Green called off his bid, for two reasons. One was that he had begun to realise that buying M&S would cast him firmly into the public arena, something he did not relish. His style was that of the buccaneering entrepreneur, moving quickly, with a small team around him. He did not fancy having to answer to the City for his every move.

The other was that he knew he was at the very limit, price-wise. He'd put up £1.1bn of his own cash. The rest was coming from a group of banks, led by Goldman and HBOS. Green compiled his war chest in record time, such was his reputation for making a profit. His pals, Michael Sherwood at Goldman, and Peter Cummings at HBOS, were only too willing to back him. "Unconditional money," was how Green described it.

It was not in Green's nature to walk away. For years afterwards, he would show anyone who was interested a clutch of letters promising him the funding from the banks. It was remarkable – a high point in the pre-crash lending boom. "Took me just two hours to get them," he would say, leafing through them. "Look at 'em, 10 billion quid."

While Rose was grappling with the M&S juggernaut (a fascinating chapter by ex-M&S board member Alan Smith in a new book Going Global, from Piper Private Equity, paints a picture of a company long ground-down by hubris and a sense of its own invincibility), Green remained very much his own man, hot-footing it around the world, opening new stores and paying his wife, Tina, a £1.2bn dividend in October 2005. When he was feeling mischievous, Green would call Rose and if the M&S chief did not answer, sing, "If you were a rich man…" before ringing off.

As time went on, however, Green realised how fortunate he'd been. "You can buy anything in the world if you overpay," he reflected.

Down the years, life has got harder for M&S. In 2004, Primark did not have the high street presence it has now. Its breakthrough came in 2005 with the purchase by Associated British Foods, Primark's owner, of the Littlewoods store chain.

Waitrose, too, was nothing like the size it is today. In online fashion and cosmetics, Asos had barely got off the ground in 2004. In all segments, competition has got fiercer – and tied up in every fight, because it straddles all corners of the market, is M&S.

That is still M&S's problem: being all things to all people. It sits there, like a giant bloated beast, to be picked at, unable to swish its tail and crush the faster, terrier-like opposition.

Rose's successor, Marc Bolland, finds himself repeating a mantra familiar to anyone who has occupied the M&S hot seat in the last two decades, of jam tomorrow. Bolland is doing his level best, as did Rose. But the scale of the task is enormous.

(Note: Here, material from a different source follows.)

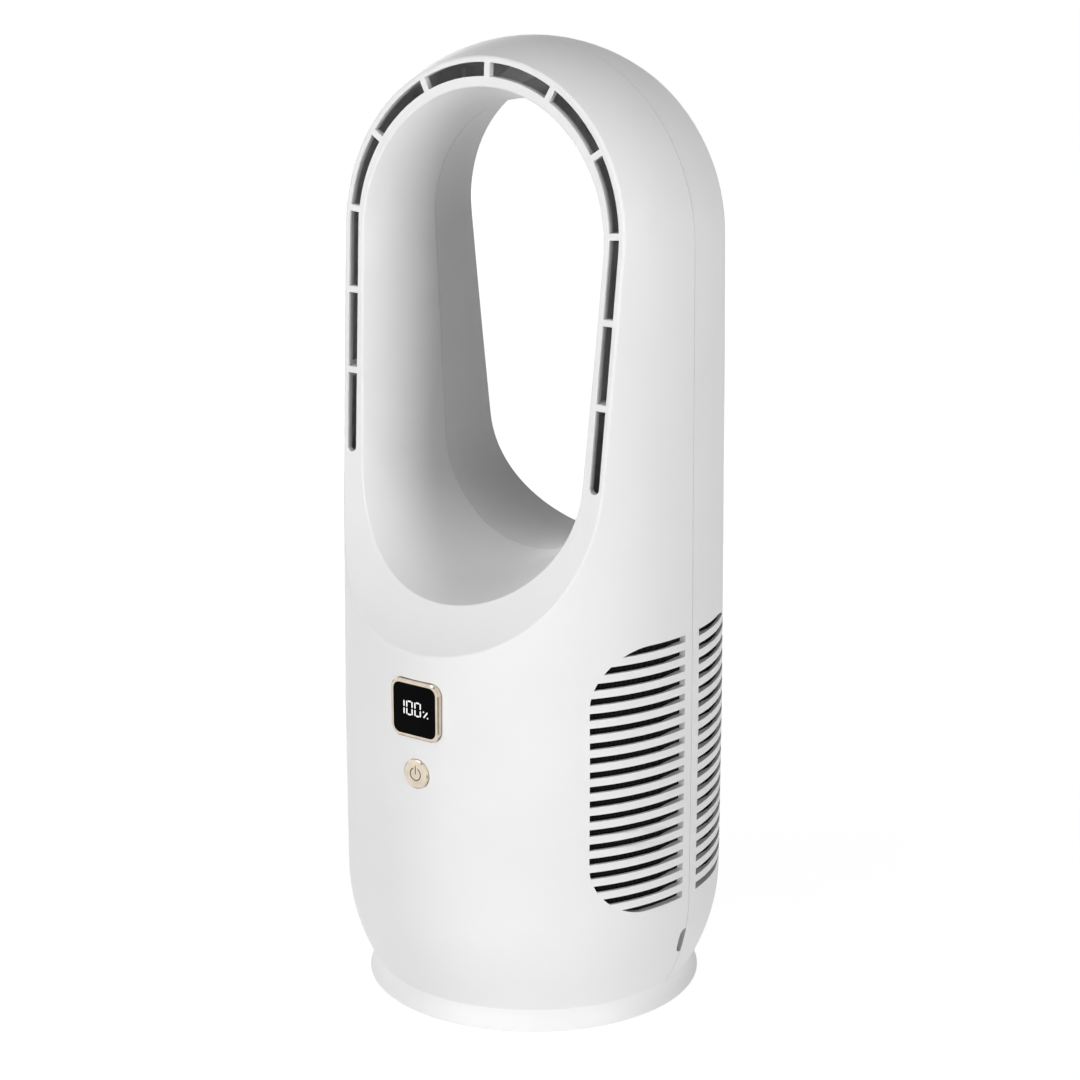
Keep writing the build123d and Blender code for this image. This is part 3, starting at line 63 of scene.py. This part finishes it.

In clothing, M&S has done well to hang on to a top slot: it's number one in the UK by value. But it's done that just as the market has been changing. In high street fashion, the chase is on for volume, not value – and in that respect it lags far behind Primark, Next, and Asda.

Its internet business has still to deliver. A new platform is coming on stream but we're told it will take another four to six months to settle down.

Bolland is stuck with large, in-town stores in places scattered across the country where a modern M&S would not choose to be. The lack of out-of-town, with free parking, has hit M&S hard.

Finally, M&S is doing something to rectify a weakness Green had spotted – and he was going to major on if he made a successful bid. To woo the banks to fund him, he would call them to his office. He had two rails of garments side by side, 80 to each rail. One was clothes from M&S; the other was clothes he'd had made up in his factories.

This he would say, pointing is "the engine room of the business"; get it right and everything works.

The items from his factories had been produced quicker and for much less. Their supply chain, he would tell the bankers, was screwed.

Bolland has hired the Lindsey brothers, Mark and Neal, to work their magic at M&S. Outside fashion retailing, the Lindseys are little known. They're very low profile, living in Hong Kong. But within the global industry they're revered. They're also very rich. They were responsible for transforming Next's supply chain, for making it lean and super-efficient, and for producing the profits the City loves.

Now, they've been wooed by Bolland to do the same for M&S. It could just be the best move he's ever made.

Meanwhile, Green is laughing. If he'd bought M&S, he once said to me, "Life would have been very tough. It must be torture doing what they're doing, working 18 hours a day, trying to re-educate the workforce. I can go to bed at night and sleep." He could add: all that effort and their profits are still £160m less.